According to MacCallum et al,25 judgment of sample size adequacy depends more on commonalities and factor-to-variable ratio. If commonalities are high, recovery of population factors in sample data is normally very good, almost regardless of sample size. The commonalities in the present study were consistently high, and the mean level of commonality was 0.746 (standard deviation: 0.06), which is higher than the recommended threshold of 0.70.25 There is a consensus that a minimum of three variables per factor is critical. In the present study, we achieved three factors with ten items, representing a sufficient variable-to-factor ratio. Thus, we are confident that our sample size was adequate for factor analysis, based on the recommendations.

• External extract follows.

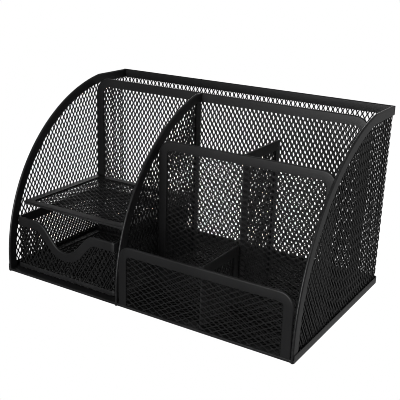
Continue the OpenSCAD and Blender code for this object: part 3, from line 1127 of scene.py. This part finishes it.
softboxes = {
    "keyRight": {"place": (1.1, -0.25, 0.75), "size": 0.9, "power": 1},
    "top": {"place": (0.0, 0.1, 1.3), "size": 1.2, "power": 1.5},
    "frontFill": {"place": (0.0, -1.3, 0.22), "size": 0.7, "power": 12.5},
    "rearFill": {"place": (-0.7, 1.2, 0.35), "size": 0.8, "power": 4},
}


def softbox(name, box):
    data = bpy.data.lights.new(name, "AREA")
    data.shape = "SQUARE"
    data.size = box["size"]
    data.energy = box["power"]
    light = bpy.data.objects.new(name, data)
    light.location = box["place"]
    aim = Vector(studio["lightsAim"]) - Vector(box["place"])
    light.rotation_euler = aim.to_track_quat("-Z", "Y").to_euler()
    scene.collection.objects.link(light)


cameraView = {
    "target": (-0.63 * mm, 10.78 * mm, 53.37 * mm),
    "azimuth": math.radians(31.36),
    "elevation": math.radians(18.68),
    "roll": math.radians(1.90),
    "distance": 526.43 * mm,
    "lens": 68.74,
    "sensor": 36,
    "shift": -0.0057,
    "clip": (0.02, 20),
}


def placeCamera():
    view = cameraView
    data = bpy.data.cameras.new("camera")
    data.lens = view["lens"]
    data.sensor_width = view["sensor"]
    data.shift_x = view["shift"]
    data.clip_start, data.clip_end = view["clip"]
    azimuth, elevation, roll = view["azimuth"], view["elevation"], view["roll"]
    back = Vector((
        math.sin(azimuth) * math.cos(elevation),
        -math.cos(azimuth) * math.cos(elevation),
        math.sin(elevation),
    ))
    level = Vector((math.cos(azimuth), math.sin(azimuth), 0))
    upward = back.cross(level)
    right = level * math.cos(roll) + upward * math.sin(roll)
    up = upward * math.cos(roll) - level * math.sin(roll)
    camera = bpy.data.objects.new("camera", data)
    turned = Matrix((right, up, back)).transposed().to_4x4()
    camera.matrix_world = Matrix.Translation(Vector(view["target"]) + back * view["distance"]) @ turned
    scene.collection.objects.link(camera)
    scene.camera = camera


studioFloor()
studioWorld()
for name, box in softboxes.items():
    softbox(name, box)
placeCamera()
scene.view_settings.view_transform = "Standard"
scene.cycles.filter_width = studio["pixelFilter"]
print("studio set")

The strength of the present study is its design, which enabled us to address factor analysis. Although the Turkish version of the M-ISI showed a different factor structure, we think that this is not actually an inadequacy of the instrument, but a minimal cultural variation. Similarities of the original and Turkish version of the M-ISI add confidence to the construct validity of the instrument with regard to high internal consistency, test–retest reliability, and convergent validity. A limitation of the present study is a lack of assessment of M-ISI response to treatment and responsiveness will be tested in future investigations. Future studies are recommended to analyze responsiveness and design national surveys to determine the prevalence and characteristics of UI and analyze its associated risk factors by using the M-ISI.

Conclusion

The M-ISI instrument was successfully adapted and validated for a Turkish population. The M-ISI is a reliable, consistent, and valid instrument for the multidimensional assessment of UI. Its substantiality and comprehensive structure mean that it has become a practical instrument that is available for utilization in the primary health care setting, clinical research, and epidemiological trials in Turkey.

Acknowledgment

All data were analyzed by EMPIAR Statistical Consulting Service (http://www.empiaristatistik.com).

Author contributions

The authors declare that they are qualified for authorship and have participated sufficiently in the work to take public responsibility for appropriate portions of the content. All authors contributed toward data analysis, drafting and critically revising the paper and agree to be accountable for all aspects of the work.

Disclosure

The authors report no conflicts of interest in this work.